PROBLEM TO SOLVE
Below is a block of data; give all of it again word for word.

[BEGIN TASK INPUTS]

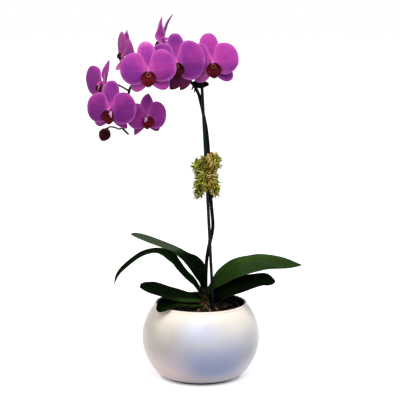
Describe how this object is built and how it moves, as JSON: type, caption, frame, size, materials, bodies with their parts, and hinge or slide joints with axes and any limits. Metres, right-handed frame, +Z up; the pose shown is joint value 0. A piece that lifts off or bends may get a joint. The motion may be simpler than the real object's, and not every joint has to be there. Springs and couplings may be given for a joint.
{
  "type": "potted_orchid",
  "caption": "A potted moth orchid with magenta flowers on an arching, staked spike, dark strap leaves and a moss bundle, in a pearl-glazed bubble bowl",
  "frame": {"origin": "Centre of the bowl's foot, on the surface that the pot stands on.", "axes": "+Z is up, along the spike's rise. -Y is the front, the way the flowers face. +X is to the right as seen from the front."},
  "size_m": [0.3468, 0.1922, 0.5808],
  "materials": {
    "glaze": "pearly gloss glaze",
    "black_plastic": "satin",
    "bark_mix": "loose fine bark, dark",
    "bark_chips": "rough",
    "roots": "dry, scaly",
    "leaf": "thick waxy leaf, satin",
    "stem": "satin",
    "stake_coat": "dark satin",
    "moss": "dry fibres, matte",
    "twine": "twisted fibre",
    "bud_skin": "satin",
    "petal": "soft sheen with fine veins",
    "sepal": "soft sheen with fine veins",
    "lip": "velvety",
    "column": "satin"
  },
  "bodies": {
    "root": {"bowl": "glaze", "grow_pot": "black_plastic", "potting_mix": "bark_mix", "bark_chip_1": "bark_chips", "bark_chip_2": "bark_chips", "bark_chip_3": "bark_chips", "crown_and_roots": "roots", "leaf_1": "leaf", "leaf_2": "leaf", "leaf_3": "leaf", "leaf_4": "leaf", "leaf_5": "leaf", "leaf_6": "leaf", "flower_spike": "stem", "stake": "stake_coat", "stem_clip": "black_plastic", "moss_bundle": "moss", "moss_tie": "twine", "bud": "bud_skin", "flower_1_petal_left": "petal", "flower_1_petal_right": "petal", "flower_1_sepals": "sepal", "flower_1_lip": "lip", "flower_1_column": "column", "flower_2_petal_left": "petal", "flower_2_petal_right": "petal", "flower_2_sepals": "sepal", "flower_2_lip": "lip", "flower_2_column": "column", "flower_3_petal_left": "petal", "flower_3_petal_right": "petal", "flower_3_sepals": "sepal", "flower_3_lip": "lip", "flower_3_column": "column", "flower_4_petal_left": "petal", "flower_4_petal_right": "petal", "flower_4_sepals": "sepal", "flower_4_lip": "lip", "flower_4_column": "column", "flower_5_petal_left": "petal", "flower_5_petal_right": "petal", "flower_5_sepals": "sepal", "flower_5_lip": "lip", "flower_5_column": "column", "flower_6_petal_left": "petal", "flower_6_petal_right": "petal", "flower_6_sepals": "sepal", "flower_6_lip": "lip", "flower_6_column": "column", "flower_7_petal_left": "petal", "flower_7_petal_right": "petal", "flower_7_sepals": "sepal", "flower_7_lip": "lip", "flower_7_column": "column", "flower_8_petal_left": "petal", "flower_8_petal_right": "petal", "flower_8_sepals": "sepal", "flower_8_lip": "lip", "flower_8_column": "column"}
  },
  "joints": []
}
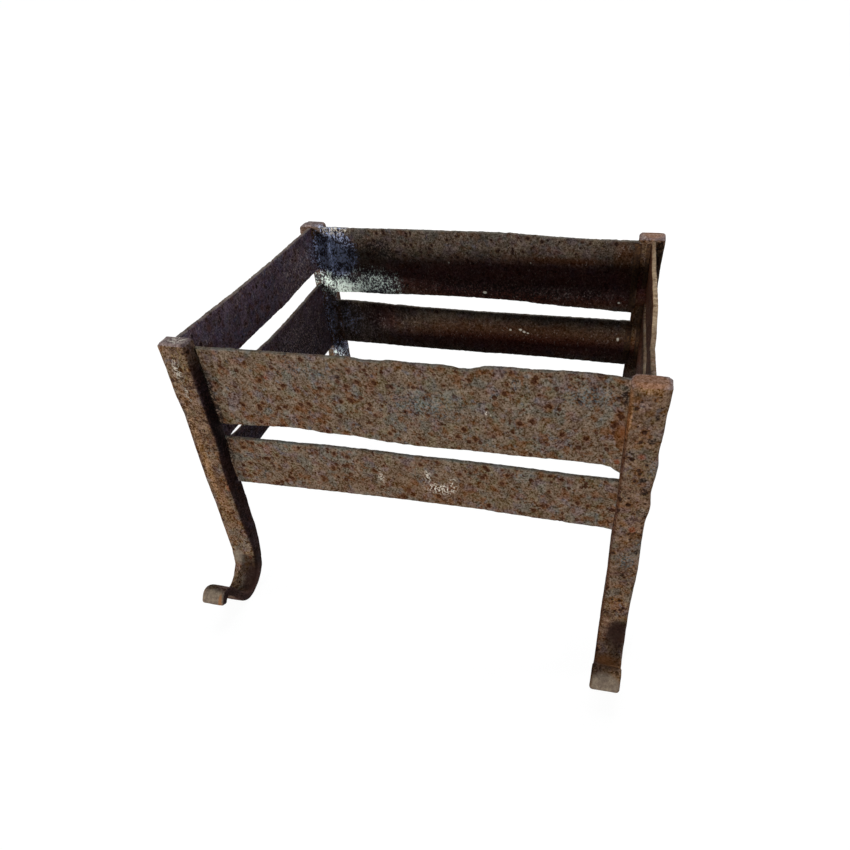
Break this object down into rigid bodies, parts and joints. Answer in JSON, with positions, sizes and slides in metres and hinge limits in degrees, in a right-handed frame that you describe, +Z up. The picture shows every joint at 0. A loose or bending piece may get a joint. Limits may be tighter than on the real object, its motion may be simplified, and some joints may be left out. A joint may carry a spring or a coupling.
{
  "type": "log holder",
  "caption": "Rusty wrought-iron log holder: an open basket of flat rails welded between forged legs with curled feet.",
  "frame": {"origin": "middle of the bounding box, on the floor that the heels of the feet stand on", "axes": "+X to the right as seen from the front, front toward -Y, +Z up"},
  "size_m": [0.413, 0.4619, 0.284],
  "materials": {
    "legs": "rusted forged iron, ochre-brown, finely pitted",
    "front_rails": "rusted flat bar, brown-grey with orange and red-brown freckles and pits",
    "back_rails": "rusted flat bar, dark brown with pale flecks along the top edge",
    "side_rails": "rusted flat bar, dark purple-brown, paler on the worn top edges",
    "welds": "lumpy weld metal, dark brown rust"
  },
  "bodies": {
    "root": {"leg_front_left": "legs", "leg_front_right": "legs", "leg_back_left": "legs", "leg_back_right": "legs", "rail_front_upper": "front_rails", "rail_front_lower": "front_rails", "rail_back_upper": "back_rails", "rail_back_lower": "back_rails", "rail_left_upper": "side_rails", "rail_left_lower": "side_rails", "rail_right_upper": "side_rails", "rail_right_lower": "side_rails", "weld_front_upper_left": "welds", "weld_front_upper_right": "welds", "weld_front_lower_left": "welds", "weld_front_lower_right": "welds", "weld_back_upper_left": "welds", "weld_back_upper_right": "welds", "weld_back_lower_left": "welds", "weld_back_lower_right": "welds", "weld_left_upper_front": "welds", "weld_left_upper_back": "welds", "weld_left_lower_front": "welds", "weld_left_lower_back": "welds", "weld_right_upper_front": "welds", "weld_right_upper_back": "welds", "weld_right_lower_front": "welds", "weld_right_lower_back": "welds"}
  },
  "joints": []
}
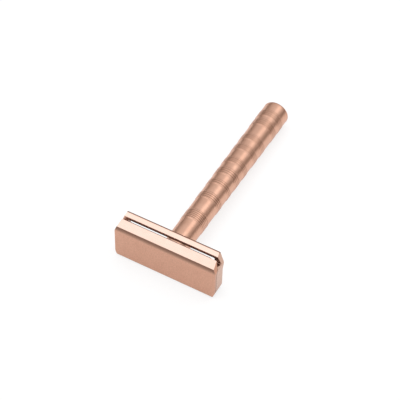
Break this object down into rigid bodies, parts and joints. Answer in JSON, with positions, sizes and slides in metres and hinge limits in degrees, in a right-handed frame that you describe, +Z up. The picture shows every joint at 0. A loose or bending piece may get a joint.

[END TASK INPUTS]

SOLUTION TO THIS EXERCISE
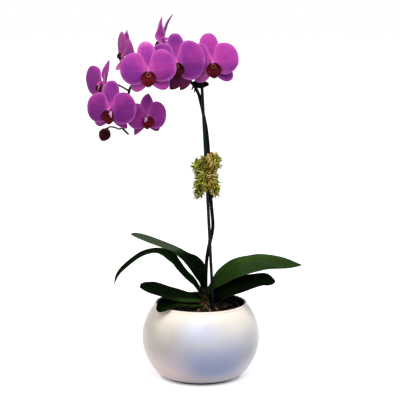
Describe how this object is built and how it moves, as JSON: type, caption, frame, size, materials, bodies with their parts, and hinge or slide joints with axes and any limits. Metres, right-handed frame, +Z up; the pose shown is joint value 0. A piece that lifts off or bends may get a joint. The motion may be simpler than the real object's, and not every joint has to be there. Springs and couplings may be given for a joint.
{
  "type": "potted_orchid",
  "caption": "A potted moth orchid with magenta flowers on an arching, staked spike, dark strap leaves and a moss bundle, in a pearl-glazed bubble bowl",
  "frame": {"origin": "Centre of the bowl's foot, on the surface that the pot stands on.", "axes": "+Z is up, along the spike's rise. -Y is the front, the way the flowers face. +X is to the right as seen from the front."},
  "size_m": [0.3468, 0.1922, 0.5808],
  "materials": {
    "glaze": "pearly gloss glaze",
    "black_plastic": "satin",
    "bark_mix": "loose fine bark, dark",
    "bark_chips": "rough",
    "roots": "dry, scaly",
    "leaf": "thick waxy leaf, satin",
    "stem": "satin",
    "stake_coat": "dark satin",
    "moss": "dry fibres, matte",
    "twine": "twisted fibre",
    "bud_skin": "satin",
    "petal": "soft sheen with fine veins",
    "sepal": "soft sheen with fine veins",
    "lip": "velvety",
    "column": "satin"
  },
  "bodies": {
    "root": {"bowl": "glaze", "grow_pot": "black_plastic", "potting_mix": "bark_mix", "bark_chip_1": "bark_chips", "bark_chip_2": "bark_chips", "bark_chip_3": "bark_chips", "crown_and_roots": "roots", "leaf_1": "leaf", "leaf_2": "leaf", "leaf_3": "leaf", "leaf_4": "leaf", "leaf_5": "leaf", "leaf_6": "leaf", "flower_spike": "stem", "stake": "stake_coat", "stem_clip": "black_plastic", "moss_bundle": "moss", "moss_tie": "twine", "bud": "bud_skin", "flower_1_petal_left": "petal", "flower_1_petal_right": "petal", "flower_1_sepals": "sepal", "flower_1_lip": "lip", "flower_1_column": "column", "flower_2_petal_left": "petal", "flower_2_petal_right": "petal", "flower_2_sepals": "sepal", "flower_2_lip": "lip", "flower_2_column": "column", "flower_3_petal_left": "petal", "flower_3_petal_right": "petal", "flower_3_sepals": "sepal", "flower_3_lip": "lip", "flower_3_column": "column", "flower_4_petal_left": "petal", "flower_4_petal_right": "petal", "flower_4_sepals": "sepal", "flower_4_lip": "lip", "flower_4_column": "column", "flower_5_petal_left": "petal", "flower_5_petal_right": "petal", "flower_5_sepals": "sepal", "flower_5_lip": "lip", "flower_5_column": "column", "flower_6_petal_left": "petal", "flower_6_petal_right": "petal", "flower_6_sepals": "sepal", "flower_6_lip": "lip", "flower_6_column": "column", "flower_7_petal_left": "petal", "flower_7_petal_right": "petal", "flower_7_sepals": "sepal", "flower_7_lip": "lip", "flower_7_column": "column", "flower_8_petal_left": "petal", "flower_8_petal_right": "petal", "flower_8_sepals": "sepal", "flower_8_lip": "lip", "flower_8_column": "column"}
  },
  "joints": []
}
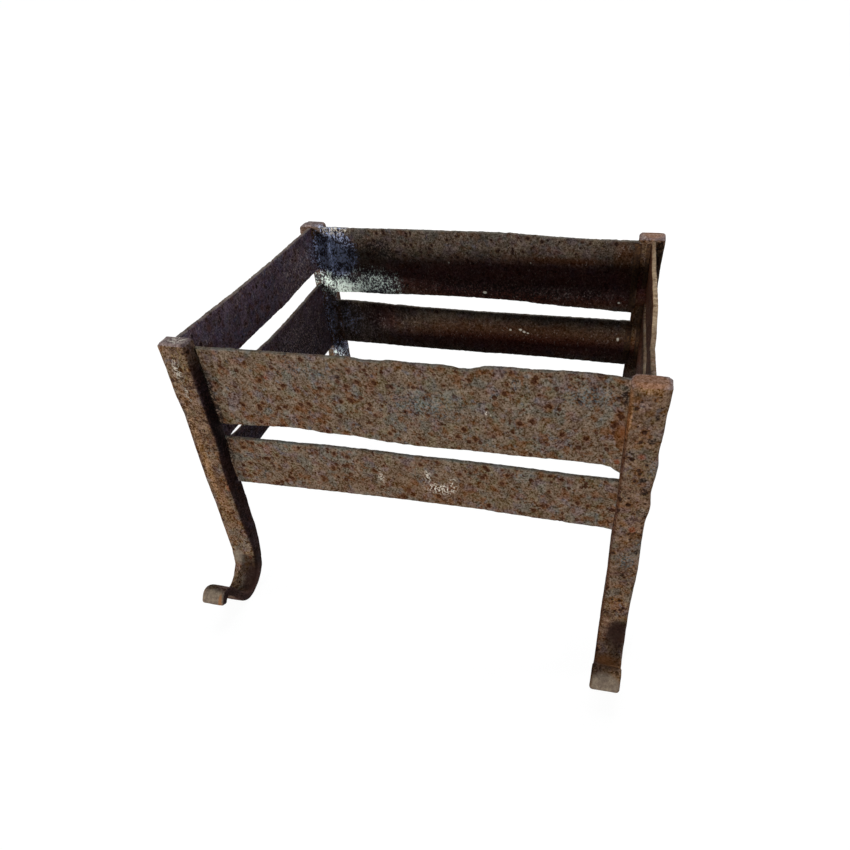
Break this object down into rigid bodies, parts and joints. Answer in JSON, with positions, sizes and slides in metres and hinge limits in degrees, in a right-handed frame that you describe, +Z up. The picture shows every joint at 0. A loose or bending piece may get a joint. Limits may be tighter than on the real object, its motion may be simplified, and some joints may be left out. A joint may carry a spring or a coupling.
{
  "type": "log holder",
  "caption": "Rusty wrought-iron log holder: an open basket of flat rails welded between forged legs with curled feet.",
  "frame": {"origin": "middle of the bounding box, on the floor that the heels of the feet stand on", "axes": "+X to the right as seen from the front, front toward -Y, +Z up"},
  "size_m": [0.413, 0.4619, 0.284],
  "materials": {
    "legs": "rusted forged iron, ochre-brown, finely pitted",
    "front_rails": "rusted flat bar, brown-grey with orange and red-brown freckles and pits",
    "back_rails": "rusted flat bar, dark brown with pale flecks along the top edge",
    "side_rails": "rusted flat bar, dark purple-brown, paler on the worn top edges",
    "welds": "lumpy weld metal, dark brown rust"
  },
  "bodies": {
    "root": {"leg_front_left": "legs", "leg_front_right": "legs", "leg_back_left": "legs", "leg_back_right": "legs", "rail_front_upper": "front_rails", "rail_front_lower": "front_rails", "rail_back_upper": "back_rails", "rail_back_lower": "back_rails", "rail_left_upper": "side_rails", "rail_left_lower": "side_rails", "rail_right_upper": "side_rails", "rail_right_lower": "side_rails", "weld_front_upper_left": "welds", "weld_front_upper_right": "welds", "weld_front_lower_left": "welds", "weld_front_lower_right": "welds", "weld_back_upper_left": "welds", "weld_back_upper_right": "welds", "weld_back_lower_left": "welds", "weld_back_lower_right": "welds", "weld_left_upper_front": "welds", "weld_left_upper_back": "welds", "weld_left_lower_front": "welds", "weld_left_lower_back": "welds", "weld_right_upper_front": "welds", "weld_right_upper_back": "welds", "weld_right_lower_front": "welds", "weld_right_lower_back": "welds"}
  },
  "joints": []
}
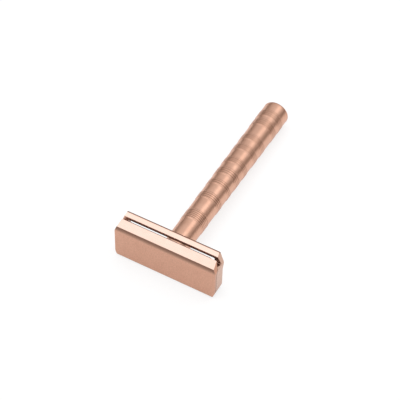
Break this object down into rigid bodies, parts and joints. Answer in JSON, with positions, sizes and slides in metres and hinge limits in degrees, in a right-handed frame that you describe, +Z up. The picture shows every joint at 0. A loose or bending piece may get a joint.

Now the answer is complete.